▸ Goal: Quote the lines exactly, starting with the line that contains "cad_parts[node].hide_render = cad_parts[node].hide_viewport" and ending with the line that contains "return self.graph.math(operation, self, *operands)", and leave out all other lines.

▸ Dataset content:

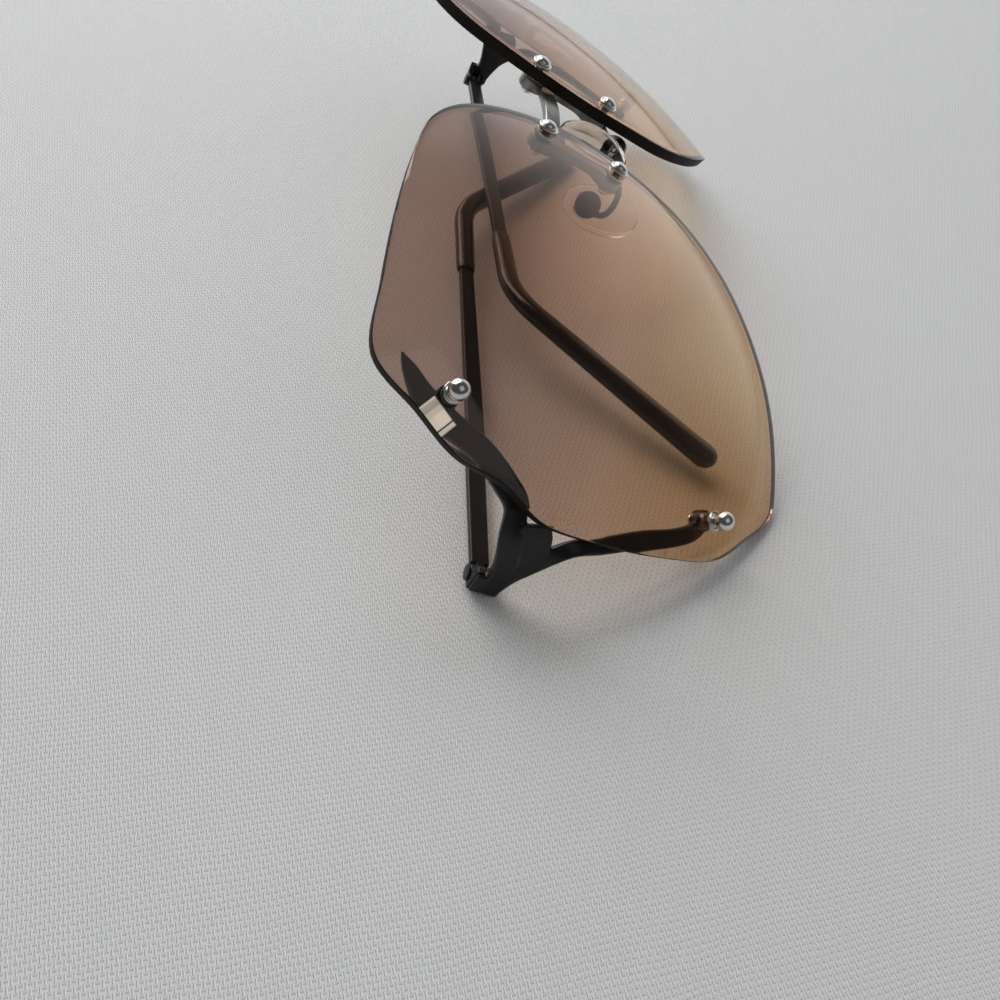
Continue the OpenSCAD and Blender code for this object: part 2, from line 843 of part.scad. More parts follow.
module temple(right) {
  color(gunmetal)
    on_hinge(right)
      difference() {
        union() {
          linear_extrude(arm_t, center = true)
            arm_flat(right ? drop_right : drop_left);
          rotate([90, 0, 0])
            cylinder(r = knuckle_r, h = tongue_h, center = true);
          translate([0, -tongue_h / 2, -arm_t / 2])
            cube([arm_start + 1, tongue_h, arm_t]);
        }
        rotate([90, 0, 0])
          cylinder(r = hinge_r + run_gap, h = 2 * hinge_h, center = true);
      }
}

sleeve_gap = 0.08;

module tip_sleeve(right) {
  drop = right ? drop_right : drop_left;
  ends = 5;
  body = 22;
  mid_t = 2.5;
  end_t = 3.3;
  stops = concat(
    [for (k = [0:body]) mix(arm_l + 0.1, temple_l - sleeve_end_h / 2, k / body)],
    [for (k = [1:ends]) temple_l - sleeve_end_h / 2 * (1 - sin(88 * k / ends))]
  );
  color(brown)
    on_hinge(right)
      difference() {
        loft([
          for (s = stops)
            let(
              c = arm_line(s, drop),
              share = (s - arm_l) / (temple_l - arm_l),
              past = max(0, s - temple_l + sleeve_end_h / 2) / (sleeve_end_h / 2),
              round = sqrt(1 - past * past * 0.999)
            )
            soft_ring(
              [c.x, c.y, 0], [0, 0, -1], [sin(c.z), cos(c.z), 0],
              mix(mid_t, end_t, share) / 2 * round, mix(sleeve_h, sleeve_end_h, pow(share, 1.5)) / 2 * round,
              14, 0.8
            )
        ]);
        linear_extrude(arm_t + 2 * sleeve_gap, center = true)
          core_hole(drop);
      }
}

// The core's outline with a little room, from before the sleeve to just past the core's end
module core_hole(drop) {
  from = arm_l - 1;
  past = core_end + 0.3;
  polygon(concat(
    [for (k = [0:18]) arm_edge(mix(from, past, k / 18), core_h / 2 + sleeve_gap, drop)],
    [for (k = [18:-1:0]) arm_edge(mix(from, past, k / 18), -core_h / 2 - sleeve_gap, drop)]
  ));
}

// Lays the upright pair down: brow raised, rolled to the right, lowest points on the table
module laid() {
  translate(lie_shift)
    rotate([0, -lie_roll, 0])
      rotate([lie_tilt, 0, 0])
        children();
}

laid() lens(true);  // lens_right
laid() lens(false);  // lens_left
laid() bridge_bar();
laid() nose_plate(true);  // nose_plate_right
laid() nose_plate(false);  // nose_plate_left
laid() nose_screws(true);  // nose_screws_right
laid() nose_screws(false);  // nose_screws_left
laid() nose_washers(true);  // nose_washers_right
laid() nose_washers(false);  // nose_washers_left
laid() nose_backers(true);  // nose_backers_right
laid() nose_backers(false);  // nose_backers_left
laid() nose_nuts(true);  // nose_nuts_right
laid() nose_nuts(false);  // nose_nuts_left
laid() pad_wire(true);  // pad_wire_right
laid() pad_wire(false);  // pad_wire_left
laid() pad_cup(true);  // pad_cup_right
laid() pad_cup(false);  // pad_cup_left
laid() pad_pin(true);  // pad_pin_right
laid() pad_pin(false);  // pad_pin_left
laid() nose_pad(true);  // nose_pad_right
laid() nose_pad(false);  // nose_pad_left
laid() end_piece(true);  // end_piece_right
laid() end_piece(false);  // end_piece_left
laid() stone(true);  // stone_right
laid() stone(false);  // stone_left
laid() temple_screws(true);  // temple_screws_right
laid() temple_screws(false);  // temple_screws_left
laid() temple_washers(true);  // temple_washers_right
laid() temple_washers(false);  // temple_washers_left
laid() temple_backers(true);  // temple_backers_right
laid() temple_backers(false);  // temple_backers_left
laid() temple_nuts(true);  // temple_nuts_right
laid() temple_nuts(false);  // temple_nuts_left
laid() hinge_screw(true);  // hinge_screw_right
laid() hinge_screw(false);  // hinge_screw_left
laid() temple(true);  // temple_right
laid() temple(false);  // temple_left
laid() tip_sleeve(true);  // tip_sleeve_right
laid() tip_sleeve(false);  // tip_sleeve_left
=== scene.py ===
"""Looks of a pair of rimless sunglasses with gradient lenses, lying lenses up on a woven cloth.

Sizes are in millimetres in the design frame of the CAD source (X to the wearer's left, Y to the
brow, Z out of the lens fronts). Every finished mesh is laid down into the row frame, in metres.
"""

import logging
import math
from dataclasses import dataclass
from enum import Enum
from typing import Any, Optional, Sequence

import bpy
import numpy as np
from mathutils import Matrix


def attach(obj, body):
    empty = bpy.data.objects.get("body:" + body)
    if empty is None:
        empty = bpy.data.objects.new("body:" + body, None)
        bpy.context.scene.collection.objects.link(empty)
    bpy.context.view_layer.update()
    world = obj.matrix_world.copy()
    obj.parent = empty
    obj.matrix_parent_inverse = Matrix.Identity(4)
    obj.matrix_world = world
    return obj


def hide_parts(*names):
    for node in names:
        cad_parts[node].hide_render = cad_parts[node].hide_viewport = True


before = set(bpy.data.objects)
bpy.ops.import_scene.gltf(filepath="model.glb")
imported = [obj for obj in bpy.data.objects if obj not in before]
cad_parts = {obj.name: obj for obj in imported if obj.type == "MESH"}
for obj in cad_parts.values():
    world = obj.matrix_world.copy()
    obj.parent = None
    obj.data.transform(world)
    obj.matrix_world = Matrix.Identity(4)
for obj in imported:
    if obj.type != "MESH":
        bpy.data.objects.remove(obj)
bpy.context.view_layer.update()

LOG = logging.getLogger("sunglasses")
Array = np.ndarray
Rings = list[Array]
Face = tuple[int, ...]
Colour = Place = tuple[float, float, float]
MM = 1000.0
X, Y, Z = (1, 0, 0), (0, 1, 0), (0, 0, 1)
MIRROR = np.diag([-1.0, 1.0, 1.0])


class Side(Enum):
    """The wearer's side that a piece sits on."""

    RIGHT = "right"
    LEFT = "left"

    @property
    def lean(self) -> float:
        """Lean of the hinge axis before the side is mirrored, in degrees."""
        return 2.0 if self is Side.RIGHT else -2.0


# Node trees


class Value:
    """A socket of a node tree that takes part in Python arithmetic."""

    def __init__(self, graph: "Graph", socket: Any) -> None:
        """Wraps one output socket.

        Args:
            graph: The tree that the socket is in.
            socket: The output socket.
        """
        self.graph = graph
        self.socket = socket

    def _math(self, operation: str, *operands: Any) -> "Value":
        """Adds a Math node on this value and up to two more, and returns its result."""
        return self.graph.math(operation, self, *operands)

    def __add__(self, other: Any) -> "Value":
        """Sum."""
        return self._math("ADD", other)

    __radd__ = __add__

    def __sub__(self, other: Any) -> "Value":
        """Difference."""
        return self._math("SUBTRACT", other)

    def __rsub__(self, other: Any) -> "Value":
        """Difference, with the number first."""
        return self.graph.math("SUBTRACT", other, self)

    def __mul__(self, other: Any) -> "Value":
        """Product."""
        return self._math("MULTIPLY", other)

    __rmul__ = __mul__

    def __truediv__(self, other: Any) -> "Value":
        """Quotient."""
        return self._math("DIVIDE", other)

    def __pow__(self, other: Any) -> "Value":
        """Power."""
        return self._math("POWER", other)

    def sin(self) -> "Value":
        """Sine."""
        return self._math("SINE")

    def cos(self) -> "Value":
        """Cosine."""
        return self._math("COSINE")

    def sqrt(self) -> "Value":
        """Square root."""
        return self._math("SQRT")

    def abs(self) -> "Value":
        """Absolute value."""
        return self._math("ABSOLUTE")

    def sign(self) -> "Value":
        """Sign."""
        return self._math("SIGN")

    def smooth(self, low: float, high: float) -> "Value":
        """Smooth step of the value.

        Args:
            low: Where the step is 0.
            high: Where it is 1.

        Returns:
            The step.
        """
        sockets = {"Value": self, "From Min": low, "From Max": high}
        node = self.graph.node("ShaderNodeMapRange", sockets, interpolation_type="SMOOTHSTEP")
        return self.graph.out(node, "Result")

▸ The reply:
        cad_parts[node].hide_render = cad_parts[node].hide_viewport = True


before = set(bpy.data.objects)
bpy.ops.import_scene.gltf(filepath="model.glb")
imported = [obj for obj in bpy.data.objects if obj not in before]
cad_parts = {obj.name: obj for obj in imported if obj.type == "MESH"}
for obj in cad_parts.values():
    world = obj.matrix_world.copy()
    obj.parent = None
    obj.data.transform(world)
    obj.matrix_world = Matrix.Identity(4)
for obj in imported:
    if obj.type != "MESH":
        bpy.data.objects.remove(obj)
bpy.context.view_layer.update()

LOG = logging.getLogger("sunglasses")
Array = np.ndarray
Rings = list[Array]
Face = tuple[int, ...]
Colour = Place = tuple[float, float, float]
MM = 1000.0
X, Y, Z = (1, 0, 0), (0, 1, 0), (0, 0, 1)
MIRROR = np.diag([-1.0, 1.0, 1.0])


class Side(Enum):
    """The wearer's side that a piece sits on."""

    RIGHT = "right"
    LEFT = "left"

    @property
    def lean(self) -> float:
        """Lean of the hinge axis before the side is mirrored, in degrees."""
        return 2.0 if self is Side.RIGHT else -2.0


# Node trees


class Value:
    """A socket of a node tree that takes part in Python arithmetic."""

    def __init__(self, graph: "Graph", socket: Any) -> None:
        """Wraps one output socket.

        Args:
            graph: The tree that the socket is in.
            socket: The output socket.
        """
        self.graph = graph
        self.socket = socket

    def _math(self, operation: str, *operands: Any) -> "Value":
        """Adds a Math node on this value and up to two more, and returns its result."""
        return self.graph.math(operation, self, *operands)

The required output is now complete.